● Task to complete:
Copy out every line exactly as given.

● Provided data:
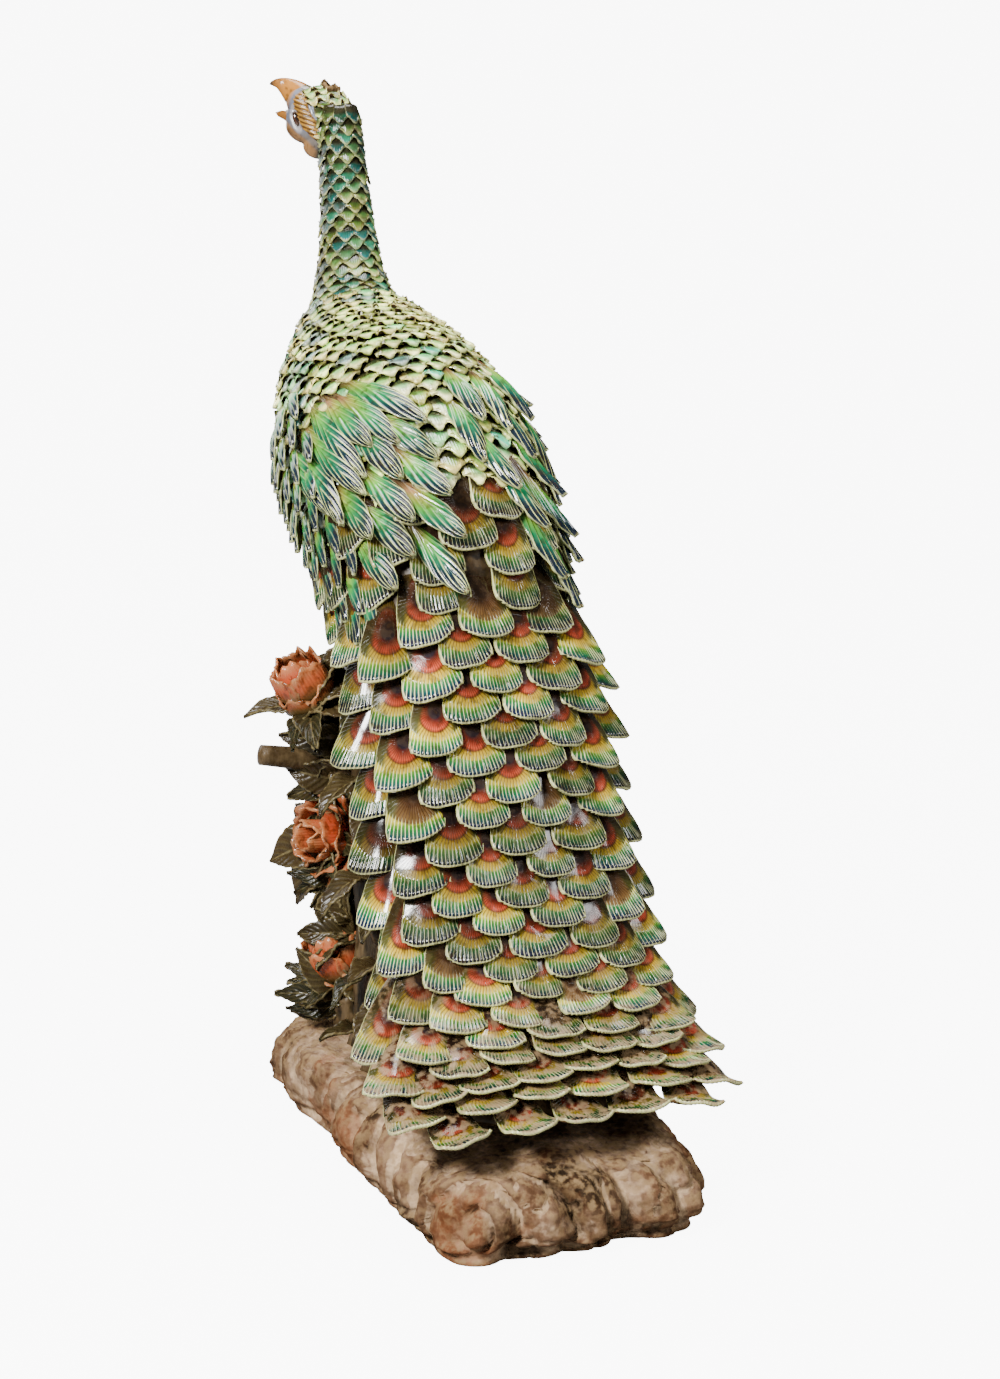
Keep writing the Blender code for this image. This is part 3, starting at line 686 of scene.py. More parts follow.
NECK_END, BACK_END = 0.236, 0.608
for scale_name, rings, lift, dome, thick in (  # rings: first, last, pitch, widths, brightness, odds
    (
        "neck_scales", (0.0, NECK_END, 0.0118, (0.0160, 0.0215), (0.36, 0.72), NECK_ODDS),
        0.0068, 0.0018, 0.0024,
    ),
    (
        "back_scales", (NECK_END, BACK_END, 0.0155, (0.0235, 0.0300), (1.50, 2.10), BACK_ODDS),
        0.0125, 0.0034, 0.0044,
    ),
):
    rows = scale_rows(*rings)
    scales_laid = lay_scales(rows, lift, dome)
    copies(scale_name, 6, 5, scales_laid, rows[:, 4:], thick, scale_finish, under_finish)


# The wings: long pointed feathers, each rolled thin, carved with slanting barbs and laid
# over the flank from the shoulder down, with small plain ones hanging under them.

LEFT_WING = [  # along and degrees of the root, then of the tip
    (0.448, 50, 0.542, 78), (0.459, 44, 0.554, 64), (0.453, 38, 0.548, 52), (0.448, 30, 0.573, 44),
    (0.465, 22, 0.592, 42), (0.488, 18, 0.611, 28), (0.542, 52, 0.592, 60), (0.542, 66, 0.579, 78),
    (0.560, 62, 0.624, 78), (0.573, 46, 0.636, 60), (0.592, 60, 0.660, 80), (0.598, 38, 0.667, 56),
    (0.642, 60, 0.709, 76), (0.470, 8, 0.585, 20), (0.560, 26, 0.640, 40), (0.630, 30, 0.690, 44),
]
RIGHT_WING = [
    (0.465, 98, 0.542, 104), (0.471, 114, 0.542, 120), (0.453, 130, 0.500, 146), (0.542, 96, 0.585, 100),
    (0.530, 122, 0.567, 132), (0.573, 104, 0.617, 112), (0.560, 132, 0.605, 144), (0.605, 116, 0.648, 126),
    (0.605, 138, 0.636, 156), (0.648, 126, 0.691, 136), (0.470, 146, 0.560, 158), (0.500, 160, 0.600, 170),
    (0.590, 150, 0.660, 160), (0.650, 146, 0.715, 152),
]


BARB_PITCH = 0.0064
BARB_SLOPE = 0.20
LEAST_FEATHER = 0.108
WING_HALF = 0.0160
SHAFT_HEIGHT = 0.0010
FLANK_HALF = 0.0105
FLANK_BARB_HALF = 0.0115


def stand(root, tip, outward, rise, wide, high):
    """Points of tiles that run from root to tip, wide aside and high off that line."""
    run = tip - root
    ahead = unit(run)
    up = unit(outward - ahead * (outward * ahead).sum(1)[:, None])
    across = np.cross(ahead, up)
    return (
        root[:, None] + run[:, None] * rise[..., None]
        + across[:, None] * wide[..., None] + up[:, None] * high[..., None]
    )


FEATHER_FORM = (0, 0.2, 0.42, 0.62, 0.80, 0.92, 1.0), (0.40, 0.66, 0.95, 1.0, 0.78, 0.47, 0.12)


def feather_size(rows):
    return np.linalg.norm(torso.at(rows[:, 0], rows[:, 1]) - torso.at(rows[:, 2], rows[:, 3]), axis=1)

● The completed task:
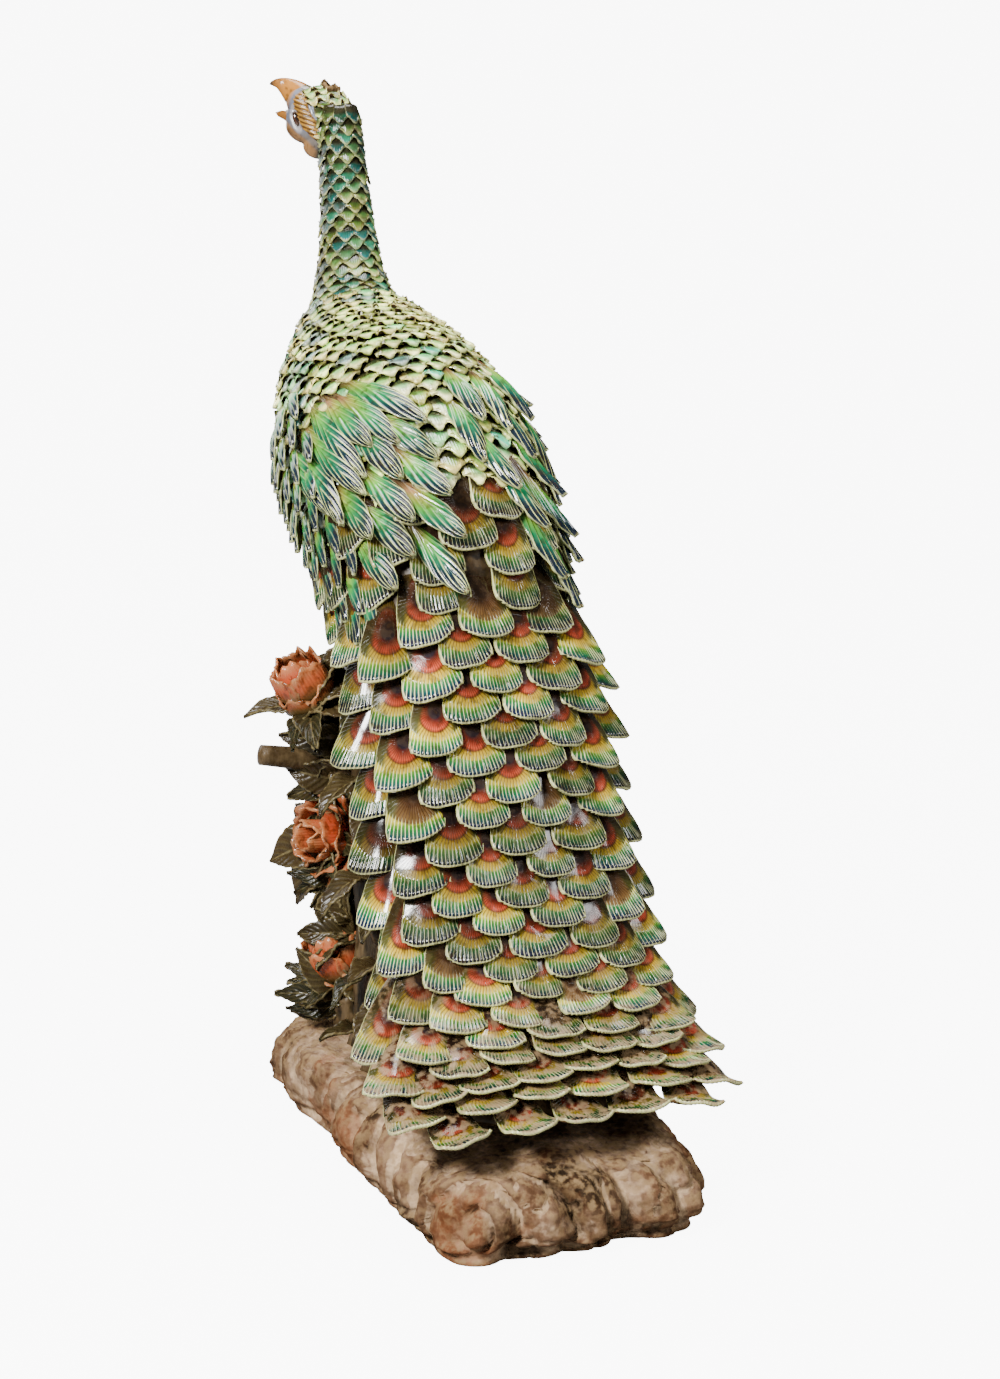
Keep writing the Blender code for this image. This is part 3, starting at line 686 of scene.py. More parts follow.
NECK_END, BACK_END = 0.236, 0.608
for scale_name, rings, lift, dome, thick in (  # rings: first, last, pitch, widths, brightness, odds
    (
        "neck_scales", (0.0, NECK_END, 0.0118, (0.0160, 0.0215), (0.36, 0.72), NECK_ODDS),
        0.0068, 0.0018, 0.0024,
    ),
    (
        "back_scales", (NECK_END, BACK_END, 0.0155, (0.0235, 0.0300), (1.50, 2.10), BACK_ODDS),
        0.0125, 0.0034, 0.0044,
    ),
):
    rows = scale_rows(*rings)
    scales_laid = lay_scales(rows, lift, dome)
    copies(scale_name, 6, 5, scales_laid, rows[:, 4:], thick, scale_finish, under_finish)


# The wings: long pointed feathers, each rolled thin, carved with slanting barbs and laid
# over the flank from the shoulder down, with small plain ones hanging under them.

LEFT_WING = [  # along and degrees of the root, then of the tip
    (0.448, 50, 0.542, 78), (0.459, 44, 0.554, 64), (0.453, 38, 0.548, 52), (0.448, 30, 0.573, 44),
    (0.465, 22, 0.592, 42), (0.488, 18, 0.611, 28), (0.542, 52, 0.592, 60), (0.542, 66, 0.579, 78),
    (0.560, 62, 0.624, 78), (0.573, 46, 0.636, 60), (0.592, 60, 0.660, 80), (0.598, 38, 0.667, 56),
    (0.642, 60, 0.709, 76), (0.470, 8, 0.585, 20), (0.560, 26, 0.640, 40), (0.630, 30, 0.690, 44),
]
RIGHT_WING = [
    (0.465, 98, 0.542, 104), (0.471, 114, 0.542, 120), (0.453, 130, 0.500, 146), (0.542, 96, 0.585, 100),
    (0.530, 122, 0.567, 132), (0.573, 104, 0.617, 112), (0.560, 132, 0.605, 144), (0.605, 116, 0.648, 126),
    (0.605, 138, 0.636, 156), (0.648, 126, 0.691, 136), (0.470, 146, 0.560, 158), (0.500, 160, 0.600, 170),
    (0.590, 150, 0.660, 160), (0.650, 146, 0.715, 152),
]


BARB_PITCH = 0.0064
BARB_SLOPE = 0.20
LEAST_FEATHER = 0.108
WING_HALF = 0.0160
SHAFT_HEIGHT = 0.0010
FLANK_HALF = 0.0105
FLANK_BARB_HALF = 0.0115


def stand(root, tip, outward, rise, wide, high):
    """Points of tiles that run from root to tip, wide aside and high off that line."""
    run = tip - root
    ahead = unit(run)
    up = unit(outward - ahead * (outward * ahead).sum(1)[:, None])
    across = np.cross(ahead, up)
    return (
        root[:, None] + run[:, None] * rise[..., None]
        + across[:, None] * wide[..., None] + up[:, None] * high[..., None]
    )


FEATHER_FORM = (0, 0.2, 0.42, 0.62, 0.80, 0.92, 1.0), (0.40, 0.66, 0.95, 1.0, 0.78, 0.47, 0.12)


def feather_size(rows):
    return np.linalg.norm(torso.at(rows[:, 0], rows[:, 1]) - torso.at(rows[:, 2], rows[:, 3]), axis=1)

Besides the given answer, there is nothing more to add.